**Objective**. State how many lines in the listing below include the word "model", and add nothing besides the number.

**Records to process**.
»»
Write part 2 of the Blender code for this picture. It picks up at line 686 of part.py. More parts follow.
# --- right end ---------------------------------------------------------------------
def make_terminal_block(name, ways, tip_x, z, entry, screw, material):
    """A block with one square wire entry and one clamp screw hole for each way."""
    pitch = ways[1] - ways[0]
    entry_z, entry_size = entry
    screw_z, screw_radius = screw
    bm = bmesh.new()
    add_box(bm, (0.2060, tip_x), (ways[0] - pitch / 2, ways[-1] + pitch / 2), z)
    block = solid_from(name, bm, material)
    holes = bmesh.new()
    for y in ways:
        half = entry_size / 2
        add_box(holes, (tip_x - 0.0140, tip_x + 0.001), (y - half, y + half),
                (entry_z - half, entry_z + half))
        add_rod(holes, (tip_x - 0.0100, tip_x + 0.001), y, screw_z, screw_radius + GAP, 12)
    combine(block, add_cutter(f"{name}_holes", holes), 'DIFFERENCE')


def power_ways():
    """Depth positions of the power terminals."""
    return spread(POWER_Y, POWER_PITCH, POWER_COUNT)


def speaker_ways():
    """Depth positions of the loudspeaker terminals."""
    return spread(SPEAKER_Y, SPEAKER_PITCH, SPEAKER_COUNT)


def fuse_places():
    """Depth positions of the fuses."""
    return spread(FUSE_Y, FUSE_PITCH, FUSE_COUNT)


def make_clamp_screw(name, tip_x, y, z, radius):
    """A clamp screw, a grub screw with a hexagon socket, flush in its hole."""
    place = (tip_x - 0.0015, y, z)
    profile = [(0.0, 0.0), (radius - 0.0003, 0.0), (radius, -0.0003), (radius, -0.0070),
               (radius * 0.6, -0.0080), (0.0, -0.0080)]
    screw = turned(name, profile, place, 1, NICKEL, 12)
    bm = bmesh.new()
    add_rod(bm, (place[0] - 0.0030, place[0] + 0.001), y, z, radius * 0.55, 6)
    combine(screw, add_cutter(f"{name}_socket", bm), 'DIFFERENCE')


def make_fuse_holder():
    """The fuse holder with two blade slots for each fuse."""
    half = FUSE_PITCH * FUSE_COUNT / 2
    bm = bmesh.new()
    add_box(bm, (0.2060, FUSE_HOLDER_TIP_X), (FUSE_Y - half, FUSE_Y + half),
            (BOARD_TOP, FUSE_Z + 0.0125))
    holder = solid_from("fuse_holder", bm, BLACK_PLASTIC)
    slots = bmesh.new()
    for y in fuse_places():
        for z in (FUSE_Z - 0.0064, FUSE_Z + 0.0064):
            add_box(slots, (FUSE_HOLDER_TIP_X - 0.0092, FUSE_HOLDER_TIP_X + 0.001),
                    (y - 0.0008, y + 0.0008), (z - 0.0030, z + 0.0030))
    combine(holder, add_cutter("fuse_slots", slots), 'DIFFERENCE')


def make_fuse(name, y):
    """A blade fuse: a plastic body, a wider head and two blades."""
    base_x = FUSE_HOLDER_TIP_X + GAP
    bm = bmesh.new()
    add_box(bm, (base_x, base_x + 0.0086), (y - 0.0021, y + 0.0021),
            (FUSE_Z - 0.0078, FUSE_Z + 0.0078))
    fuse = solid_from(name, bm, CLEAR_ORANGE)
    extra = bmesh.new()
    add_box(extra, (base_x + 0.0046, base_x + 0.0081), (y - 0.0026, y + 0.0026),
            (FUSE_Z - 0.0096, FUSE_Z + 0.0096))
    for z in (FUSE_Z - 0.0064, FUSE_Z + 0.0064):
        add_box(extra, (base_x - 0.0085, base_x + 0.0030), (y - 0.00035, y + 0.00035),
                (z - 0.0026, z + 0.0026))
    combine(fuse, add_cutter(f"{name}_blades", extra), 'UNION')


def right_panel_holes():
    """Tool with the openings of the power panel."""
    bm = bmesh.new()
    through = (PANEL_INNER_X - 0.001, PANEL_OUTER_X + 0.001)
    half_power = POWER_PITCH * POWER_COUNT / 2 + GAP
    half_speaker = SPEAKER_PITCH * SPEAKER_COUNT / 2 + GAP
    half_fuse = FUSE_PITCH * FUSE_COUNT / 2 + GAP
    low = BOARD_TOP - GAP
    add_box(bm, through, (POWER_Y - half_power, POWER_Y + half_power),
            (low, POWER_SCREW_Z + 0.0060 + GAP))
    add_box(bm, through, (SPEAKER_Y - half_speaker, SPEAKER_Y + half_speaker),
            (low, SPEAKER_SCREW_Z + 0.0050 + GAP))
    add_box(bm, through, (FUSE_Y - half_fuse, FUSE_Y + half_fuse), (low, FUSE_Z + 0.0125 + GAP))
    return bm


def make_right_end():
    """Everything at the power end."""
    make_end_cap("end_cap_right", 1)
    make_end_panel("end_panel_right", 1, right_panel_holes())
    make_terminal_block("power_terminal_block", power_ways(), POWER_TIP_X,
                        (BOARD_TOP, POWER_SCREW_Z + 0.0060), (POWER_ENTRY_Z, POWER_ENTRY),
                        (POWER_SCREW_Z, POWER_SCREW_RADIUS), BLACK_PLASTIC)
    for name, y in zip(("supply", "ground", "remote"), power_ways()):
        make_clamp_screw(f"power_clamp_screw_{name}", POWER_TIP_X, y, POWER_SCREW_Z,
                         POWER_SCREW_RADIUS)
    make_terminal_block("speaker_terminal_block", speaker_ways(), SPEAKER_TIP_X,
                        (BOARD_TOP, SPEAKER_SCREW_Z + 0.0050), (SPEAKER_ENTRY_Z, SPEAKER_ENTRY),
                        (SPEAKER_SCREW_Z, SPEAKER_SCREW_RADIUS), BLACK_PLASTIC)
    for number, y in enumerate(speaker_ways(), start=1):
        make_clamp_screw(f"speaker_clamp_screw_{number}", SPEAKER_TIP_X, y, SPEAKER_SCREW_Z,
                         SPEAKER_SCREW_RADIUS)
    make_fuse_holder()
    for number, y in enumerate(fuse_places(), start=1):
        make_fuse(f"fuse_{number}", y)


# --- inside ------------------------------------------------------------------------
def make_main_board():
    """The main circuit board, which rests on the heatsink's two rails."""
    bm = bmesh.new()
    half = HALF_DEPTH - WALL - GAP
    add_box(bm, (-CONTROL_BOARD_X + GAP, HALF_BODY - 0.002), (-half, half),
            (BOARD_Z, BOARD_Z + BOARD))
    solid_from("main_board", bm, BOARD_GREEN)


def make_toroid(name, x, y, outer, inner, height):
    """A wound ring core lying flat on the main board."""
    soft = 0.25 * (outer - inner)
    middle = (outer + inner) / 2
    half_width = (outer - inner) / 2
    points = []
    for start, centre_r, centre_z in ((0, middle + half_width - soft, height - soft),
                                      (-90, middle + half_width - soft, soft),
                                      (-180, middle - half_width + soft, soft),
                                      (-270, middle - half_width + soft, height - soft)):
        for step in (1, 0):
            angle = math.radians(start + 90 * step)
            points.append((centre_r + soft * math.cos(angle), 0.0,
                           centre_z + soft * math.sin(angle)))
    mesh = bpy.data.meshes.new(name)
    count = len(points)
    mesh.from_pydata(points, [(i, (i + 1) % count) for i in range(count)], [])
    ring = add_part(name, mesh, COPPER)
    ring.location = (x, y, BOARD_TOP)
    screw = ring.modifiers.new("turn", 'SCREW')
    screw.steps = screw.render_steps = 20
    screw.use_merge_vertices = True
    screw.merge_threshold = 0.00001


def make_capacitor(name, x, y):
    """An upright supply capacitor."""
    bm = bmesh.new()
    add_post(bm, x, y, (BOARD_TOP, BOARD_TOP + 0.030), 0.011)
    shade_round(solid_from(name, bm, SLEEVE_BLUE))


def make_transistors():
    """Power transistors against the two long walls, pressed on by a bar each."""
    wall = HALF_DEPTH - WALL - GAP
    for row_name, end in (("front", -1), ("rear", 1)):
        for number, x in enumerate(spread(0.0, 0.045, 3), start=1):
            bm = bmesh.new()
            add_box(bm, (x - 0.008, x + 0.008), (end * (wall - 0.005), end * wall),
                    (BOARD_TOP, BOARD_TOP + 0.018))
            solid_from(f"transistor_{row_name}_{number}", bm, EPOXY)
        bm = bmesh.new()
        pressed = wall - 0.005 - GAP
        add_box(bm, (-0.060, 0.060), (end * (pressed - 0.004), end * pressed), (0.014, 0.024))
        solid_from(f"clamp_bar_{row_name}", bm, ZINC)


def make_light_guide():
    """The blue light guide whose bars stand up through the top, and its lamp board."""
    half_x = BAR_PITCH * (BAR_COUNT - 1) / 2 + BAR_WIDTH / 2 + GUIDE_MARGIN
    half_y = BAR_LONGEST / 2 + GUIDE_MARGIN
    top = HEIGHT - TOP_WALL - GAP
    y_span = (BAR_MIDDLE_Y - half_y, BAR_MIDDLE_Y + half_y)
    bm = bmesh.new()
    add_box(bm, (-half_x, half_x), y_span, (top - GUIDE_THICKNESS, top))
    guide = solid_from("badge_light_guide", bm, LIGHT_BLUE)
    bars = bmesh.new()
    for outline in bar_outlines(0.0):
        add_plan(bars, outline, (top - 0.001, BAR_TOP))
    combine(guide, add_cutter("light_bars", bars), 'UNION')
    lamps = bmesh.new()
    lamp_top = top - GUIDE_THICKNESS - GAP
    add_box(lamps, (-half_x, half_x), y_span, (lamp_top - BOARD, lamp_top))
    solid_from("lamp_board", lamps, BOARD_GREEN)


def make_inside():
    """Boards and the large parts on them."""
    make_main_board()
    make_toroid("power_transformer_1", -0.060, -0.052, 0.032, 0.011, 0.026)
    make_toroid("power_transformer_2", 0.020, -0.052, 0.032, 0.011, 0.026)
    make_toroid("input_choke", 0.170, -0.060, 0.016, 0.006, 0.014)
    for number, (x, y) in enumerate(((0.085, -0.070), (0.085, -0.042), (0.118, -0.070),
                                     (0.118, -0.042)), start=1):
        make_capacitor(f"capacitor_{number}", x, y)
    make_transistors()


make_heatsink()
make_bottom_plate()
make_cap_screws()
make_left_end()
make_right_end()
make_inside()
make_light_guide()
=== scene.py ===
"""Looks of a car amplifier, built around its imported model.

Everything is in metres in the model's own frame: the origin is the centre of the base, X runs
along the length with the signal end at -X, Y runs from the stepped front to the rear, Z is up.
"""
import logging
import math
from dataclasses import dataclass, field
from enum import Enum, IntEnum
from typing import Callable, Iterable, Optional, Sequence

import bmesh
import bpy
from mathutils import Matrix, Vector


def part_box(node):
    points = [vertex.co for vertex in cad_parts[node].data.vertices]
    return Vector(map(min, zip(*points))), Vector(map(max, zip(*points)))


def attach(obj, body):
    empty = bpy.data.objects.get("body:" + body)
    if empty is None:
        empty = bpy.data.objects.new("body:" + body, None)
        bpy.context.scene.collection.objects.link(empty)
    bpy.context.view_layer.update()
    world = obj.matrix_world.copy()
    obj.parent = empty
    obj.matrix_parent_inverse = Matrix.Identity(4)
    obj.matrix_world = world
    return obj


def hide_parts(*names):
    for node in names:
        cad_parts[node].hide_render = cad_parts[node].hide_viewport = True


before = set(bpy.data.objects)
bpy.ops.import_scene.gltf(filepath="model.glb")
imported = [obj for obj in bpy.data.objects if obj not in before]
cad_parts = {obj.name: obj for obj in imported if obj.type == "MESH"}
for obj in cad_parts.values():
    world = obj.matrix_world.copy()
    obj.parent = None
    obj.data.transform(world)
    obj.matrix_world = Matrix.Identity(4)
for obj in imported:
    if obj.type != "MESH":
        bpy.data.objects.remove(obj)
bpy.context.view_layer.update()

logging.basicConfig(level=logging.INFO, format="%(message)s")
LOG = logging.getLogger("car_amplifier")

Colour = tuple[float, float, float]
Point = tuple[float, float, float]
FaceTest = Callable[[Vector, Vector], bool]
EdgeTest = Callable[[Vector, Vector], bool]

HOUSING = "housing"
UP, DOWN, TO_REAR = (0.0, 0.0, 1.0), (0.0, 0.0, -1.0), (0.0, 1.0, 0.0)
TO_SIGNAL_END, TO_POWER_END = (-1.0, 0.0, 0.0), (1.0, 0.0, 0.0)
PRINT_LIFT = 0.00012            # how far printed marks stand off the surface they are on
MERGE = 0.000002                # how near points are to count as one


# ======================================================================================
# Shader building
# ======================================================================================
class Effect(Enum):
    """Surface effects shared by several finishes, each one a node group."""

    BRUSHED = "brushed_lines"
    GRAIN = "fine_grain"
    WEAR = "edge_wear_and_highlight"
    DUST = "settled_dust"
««
»»
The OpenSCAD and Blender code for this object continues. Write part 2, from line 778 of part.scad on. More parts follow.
««
**Reply to the exercise**. 3